I won’t even be looking at open houses or zillow, until, I start seeing people on the news crying and wiping about to be foreclosed.
I see a load of people LOADED with debt.
*Students loans,
*Big auto loans on Teslas, big SUVs, and trucks (72-84 mo loans)
*High balances on Credit cards.
*High Rent or High Mortgage pmts
*Property Taxes issues with SALT
A Recession will eventually Hit (I don’t know when) but all it takes is a period of 4-6 months of unemployment to sink into hole of no return for a lot of people.
Sorry to rain on your parade. Yellen already told us that there’ll never be another recession. So everybody who owns a place will keep getting richer and richer until they run out of assets to buy here on earth. Then they’ll buy a ticket to mars where assets await to be bought.
The FED’s Ombudsman (ombudsman@frb.gov) just sent me a few links on Federal Reserve’s reporting on affordable housing, which I’d thought I would share here:
https://www.federalreserve.gov/econres/notes/feds-notes/assessing-the-severity-of-rent-burden-on-low-income-families-20171222.htm
https://www.federalreserve.gov/econres/feds/files/2018035pap.pdf
https://www.stlouisfed.org/~/media/files/pdfs/community-development/policy-insights/dts_policy_insight_final_9_7_18.pdf?la=en
https://www.newyorkfed.org/medialibrary/media/research/epr/2018/epr_2018_housing-affordability_dokko.pdf
I know financially it makes more sense to rent. I owned a house 10 years ago and spent a lot of money on repairs. But most of the houses I might want to live in are owned by Chinese landlords. They are horrid. Cheap, cheap, cheap. I just left one and want to buy a house this fall. I had to use stinky hot water because the owner refused to replace a rusty water heater.

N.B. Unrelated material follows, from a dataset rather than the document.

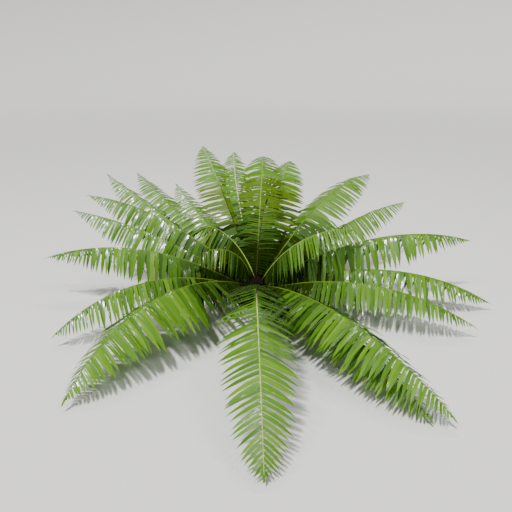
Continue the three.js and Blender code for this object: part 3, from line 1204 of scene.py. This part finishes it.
@dataclass
class Studio:
    """A pale floor that curves up far off, soft lights, and the camera at the photograph's angle."""

    camera_distance: float = 1.13
    camera_height: float = 0.56
    camera_pitch: float = 20.7
    camera_reach: float = 60.0
    lens: float = 33.0
    floor_radius: float = 9.0
    floor_sides: int = 96
    sweep_radius: float = 5.0
    sweep_step: int = 6

    def floor(self) -> None:
        """The pale floor that the plant stands on, with a rim that curves up far from it."""
        steps = self.floor_sides
        tilts = np.radians(np.arange(0, 91, self.sweep_step))
        radii = self.floor_radius + self.sweep_radius * np.sin(tilts)
        heights = self.sweep_radius * (1 - np.cos(tilts))
        turn = 2 * np.pi * np.arange(steps) / steps
        flat = np.stack([np.cos(turn), np.sin(turn)], axis=-1)
        rings = [
            np.column_stack([flat * radius, np.full(steps, height)])
            for radius, height in zip(radii, heights)
        ]
        walls = tube_faces(len(rings), steps)[1:-steps]
        faces = [tuple(range(steps)), *((a, d, c, b) for a, b, c, d in walls)]
        mesh = bpy.data.meshes.new("floor")
        mesh.from_pydata(np.concatenate(rings).tolist(), [], faces)
        mesh.polygons.foreach_set("use_smooth", [True] * len(faces))
        shader = Shader("floor_paint")
        skin = {"Base Color": (0.66, 0.65, 0.62, 1.0), "Roughness": 0.85}
        mesh.materials.append(shader.finish(shader.add("ShaderNodeBsdfPrincipled", None, skin)))
        floor = bpy.data.objects.new("floor", mesh)
        bpy.context.scene.collection.objects.link(floor)

    def lights(self) -> None:
        """A broad, high sun from the front, a lamp on each side, one behind, and a pale room."""
        Light("key", Source.SUN, (-0.6, -0.9, 2.4), 4.4, (0.08,)).build()
        Light("left", Source.LAMP, (-1.1, -1.1, 1.95), 15, (0.5, 0.16)).build()
        Light("right", Source.LAMP, (1.1, -1.1, 1.95), 15, (0.5, 0.16)).build()
        Light("back", Source.LAMP, (0.0, 0.8, 2.1), 14, (0.9, 0.15)).build()
        world = bpy.data.worlds.new("room")
        world.use_nodes = True
        back = world.node_tree.nodes["Background"]
        back.inputs["Color"].default_value = (0.92, 0.95, 1.0, 1.0)
        back.inputs["Strength"].default_value = 0.24
        bpy.context.scene.world = world

    def camera(self) -> None:
        """The camera, level across and looking down at the plant."""
        data = bpy.data.cameras.new("camera")
        data.sensor_width = 36.0
        data.lens = self.lens
        data.clip_end = self.camera_reach
        camera = bpy.data.objects.new("camera", data)
        camera.location = (0, -self.camera_distance, self.camera_height)
        camera.rotation_euler = (math.radians(90 - self.camera_pitch), 0, 0)
        bpy.context.scene.collection.objects.link(camera)
        bpy.context.scene.camera = camera

    def build(self) -> None:
        """Sets up the whole studio."""
        self.floor()
        self.lights()
        self.camera()


def main() -> None:
    """Builds the plant and the studio, one class after another."""
    logging.basicConfig(level=logging.INFO, format="%(message)s")
    Studio().build()
    Stem().build()
    Foliages().build()


if __name__ == "__main__":
    main()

I want to live in far north Dallas, zip code 75252. I’ve been researching property records and have found that most homes have price increases of $100K since 2015. They are still selling like hotcakes. Anything close to $300 to $300K sells within a month.

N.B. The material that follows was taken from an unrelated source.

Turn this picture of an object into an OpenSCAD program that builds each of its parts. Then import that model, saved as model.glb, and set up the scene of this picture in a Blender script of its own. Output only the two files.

I don’t know if we are the top of a bubble or not. Dallas has a lot of jobs and a huge influx from all over the place. So the question is, are you a lunatic if you buy right now? If you buy and stay there 5-10 years, will the cycle even out?
I have been wondering if it is better to go straight to a builder and build a home rather than purchase one from an agent. Something tells me that cutting out the middleman is beneficial. The builder can make a little more money by selling to Joe Schmoe, and Joe gets to save some money by not paying for a realtor. What do you think?
Wolf
The market here in Miami for high end custom homes is fluid. Many of the top end homes are moving with more NE coming in than South Americans. The strong Dollar has really killed the flows currently versus 2014 /15. The NEers tend to want the beach’s rather than the nicer suburbs of Miami like the Gables and Pinecrest. There is a lack of supply of new waterfronts . The bay fronts are much more in demand (much higher $) than the canal waterfronts.

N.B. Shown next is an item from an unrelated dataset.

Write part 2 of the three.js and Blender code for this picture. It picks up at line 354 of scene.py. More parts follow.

The large McMasions non waterfront have more supply. Price 6mm – 2mm. The sweet spot for homes moving are in price point of less than $3mm. In between $ 3.5/4mm where most of the supply is priced is softer given the inventory. Above 4.5mm to 5mm is strong and seems to be the sweet spot .
While I am in the high end where things are fuild. The lower priced homes are still in short supply. I have many friends that have millennials looking for SFH in decent areas but ithey are really unaffordable for the majority. A starter home 4/2 in a decent neighborhood $400m/450mm. Under $300m you have to go to the sticks looking at multi hours of commute times. Most millennials are renting condos cause they can’t afford to buy. But it is tough to save with 2000 3000 payments. Here there is no public transportation to speak of so you need cars. It is kind of an unsustainable situation here for young adults. We are not like NYC or SF where the wagers are higher to support these prices. The flight capital from SA and the tax flight from high tax stars is a real burden on young families trying to get started.
Wolf could you please produce a chart like those of above for Miami on average. While are medium home price are near the previous cycle. The high end here is so far above the prior peak it is downright scary.
Paco Garcia,
Concerning your last paragraph: great idea! There are a bunch of large markets, such as Miami and Chicago, that have not reached their Housing Bubble 1 highs and that therefore are not included in this list of the most splendid housing bubbles in America. But it would be nice to have a list of some of the biggest markets that didn’t make it back… I’ll post an article on this over the next few days.
The bubble trend in CA real estate, and SF in particular, refers to tech workers, etc. and omits several local trends: People on rent control, Chinese money laundering, Russian money laundering, Americans who made a bundle elsewhere and want to retire in CA, the 28% decline in the Chinese stock market last year, and off MLS cash sales. It seems to me that we have enough of these to offset the traditional metrics.
When we were renovating and disposing of items in 2013 prior to selling, a Chinese chauffeur in a limo with his boss offered us a bag of cash just based on the fact that a dumpster was out front. We declined as the offer was 20% below what we knew we could, and did, get 3 months later. This is not that unusual. Vancouver is the poster child for this kind of buying trend. Hopefully it will end soon, but given the raw number of people in China and India, if even 1% of them buy in the USA it’s a startlingly large number of people.
There are way too many average income speculators in RE these days. Las Vegas and Phoenix are fertile ground, IMHO. I can’t understand why people keep buying rentals in SF area, but clearly they can break even within a few years and Trump has just made it even easier.